Blogads in the Wall Street Journal
On the front page of the Marketplace section: "Blogs Grow Up: Ads on the Sites Are Taking Off." It's all about advertisers taking a shine to Henry Copeland's Blogads strip. Not only was I an early adopter of Blogads, but I think I was the dumbest of the guinea pigs testing the strip for Henry. "If even Amy could get it to work, it must be OK" -- is how I think the theory went.

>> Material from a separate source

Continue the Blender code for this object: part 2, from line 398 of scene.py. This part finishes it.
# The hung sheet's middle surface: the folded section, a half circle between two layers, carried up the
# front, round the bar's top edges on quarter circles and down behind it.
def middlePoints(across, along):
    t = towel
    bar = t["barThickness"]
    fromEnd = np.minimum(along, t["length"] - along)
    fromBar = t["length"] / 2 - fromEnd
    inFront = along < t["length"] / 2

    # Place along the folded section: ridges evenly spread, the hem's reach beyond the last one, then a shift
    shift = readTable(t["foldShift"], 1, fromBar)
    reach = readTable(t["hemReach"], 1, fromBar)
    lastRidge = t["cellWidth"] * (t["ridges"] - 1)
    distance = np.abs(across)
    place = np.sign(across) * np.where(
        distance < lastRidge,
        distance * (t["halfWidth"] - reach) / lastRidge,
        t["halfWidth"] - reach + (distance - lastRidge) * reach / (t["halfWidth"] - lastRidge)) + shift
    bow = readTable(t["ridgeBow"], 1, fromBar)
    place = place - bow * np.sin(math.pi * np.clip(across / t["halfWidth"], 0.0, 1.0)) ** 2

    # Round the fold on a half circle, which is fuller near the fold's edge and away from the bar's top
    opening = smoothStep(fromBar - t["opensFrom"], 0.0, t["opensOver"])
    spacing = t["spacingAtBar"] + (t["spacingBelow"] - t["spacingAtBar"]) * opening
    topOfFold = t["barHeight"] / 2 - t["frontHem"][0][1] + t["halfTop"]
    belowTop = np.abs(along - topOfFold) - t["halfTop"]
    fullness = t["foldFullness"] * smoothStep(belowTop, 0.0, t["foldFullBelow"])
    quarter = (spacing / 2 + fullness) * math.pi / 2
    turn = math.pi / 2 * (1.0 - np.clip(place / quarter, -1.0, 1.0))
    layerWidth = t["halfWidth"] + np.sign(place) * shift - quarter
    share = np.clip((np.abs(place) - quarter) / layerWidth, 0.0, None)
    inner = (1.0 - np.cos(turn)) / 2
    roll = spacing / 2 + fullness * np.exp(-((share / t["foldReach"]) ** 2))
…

The WSJ story says Talking Points Memo, boosted by election season, is raking in about $5,000 a month while Daily Kos is around $4,000. Here at Amy's New York Notebook I hit a record last month when Henry sent a payment of about $100. Not bad, huh?




 

NYCNight Alert
There is a Craigslist posting seeking contributors for NYCNight.com, an e-mail (spam!) that started arriving in my Yahoo account a few weeks ago. Who are these people? "NYCNight.com is the premier nightlife website in New York City. Our 350K subscribers love to spend money and have fun. They're also the hippest 21-35 year olds in the city that never sleeps." Yeah, right. And who are they seeking out to fill copy for this exciting publication? "Promoters...do you throw huge events and want to make them the talk of the town? DJs....do you spin at the hottest clubs and want to tell the world? Or...do you have the funniest story from last night’s big bash and want to give us the dish? Here is your chance."

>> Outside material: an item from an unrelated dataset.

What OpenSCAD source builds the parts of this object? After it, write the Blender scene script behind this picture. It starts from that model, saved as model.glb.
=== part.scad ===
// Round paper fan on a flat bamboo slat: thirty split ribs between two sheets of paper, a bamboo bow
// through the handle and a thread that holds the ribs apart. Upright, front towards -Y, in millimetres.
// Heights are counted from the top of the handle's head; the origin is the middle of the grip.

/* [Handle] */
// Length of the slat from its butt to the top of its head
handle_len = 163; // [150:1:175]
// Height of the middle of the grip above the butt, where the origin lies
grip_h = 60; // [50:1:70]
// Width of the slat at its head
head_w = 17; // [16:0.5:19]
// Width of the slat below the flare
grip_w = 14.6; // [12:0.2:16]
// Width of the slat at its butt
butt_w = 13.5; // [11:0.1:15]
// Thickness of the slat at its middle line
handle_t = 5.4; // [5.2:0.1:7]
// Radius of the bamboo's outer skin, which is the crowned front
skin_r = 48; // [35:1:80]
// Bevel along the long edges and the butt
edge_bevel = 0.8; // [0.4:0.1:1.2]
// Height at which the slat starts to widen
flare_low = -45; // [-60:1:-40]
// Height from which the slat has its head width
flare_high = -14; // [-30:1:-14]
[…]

I guess if it works for Daily Candy, it could work for them, too.

Oh man, check out the creepy music at Adspyre, the Web site for the company behind NYCNight.com. ("We've already done the work for you and tamed the internet. ... ADSPYRE LTD. is the company where other agencies go to learn about online solutions.") The company is run by "Lord" Pesach Lattin ( ... "long been an innovator at the forefront of new media and marketing technology revolution ... has reinvented e-mail marketing ... ) and Tia Fix.




 

Around the Wall at Variety
When Variety launched a couple of blogs in October, they warned us they would be behind-the-wall, available only to paid subscribers. But apparently that's just not true. Check out Outside the Box (about the weird promotional items Variety gets in the mail,) Bags and Boards (on the comic book industry,) and the snappily titled EEG Report (on the electronic gaming industry.) But oops, The Porning Report died off last week.




 

Meeting Forgotton NY
A week ago the husband and I met up with Kevin Walsh of Forgotten NY at Old Town Bar, where he was working on an upcoming feature on the oldest bars in New York. Kevin’s an interesting guy with a head full of facts and dates and stories about our favorite city. The old bars feature hasn’t been posted yet, but his latest update (with gorgeous pictures) is on the recent day on the town for the 1930s subway cars.




Sunday, March 14, 2004
 

Bloomberg the Testy?



If Vanity Fair's Graydon "I'll Damned Well Smoke if I Want to" Carter has an ebay account, don't you suspect he'll be bidding on this item to send as a gift to his friend Mayor Mike "No Smoking! I Really, Really Mean it" Bloomberg? It's a genuine 1899 antique photograuve titled: "Anti-Pipe Smoking William the Testy." From the description: "William the Testy, Dutch Governor of New York, rails against the evils of tobacco ... the constituents are none too impressed and continue puffing their long pipes." Still only $9.99. Go get 'em, Gray!





 

New Wi-Fi at Brooklyn Museum
I have a list of about 15 things I've been meaning to post during the past week, but have absurdly short Internet attention-span lately, so instead of doing it all as one concise quickie roundup, I'm going to dribble. So as the Brits say: Mind the dribble. The Brits do say that, don't they? Dear?

The Brooklyn Museum will debut its gargantuan made-over front entrance on April 16. The new plaza will feature a "performning" fountain, a giant "stoop" entrance, spots for public performance, its own subway stop, and free wi-fi.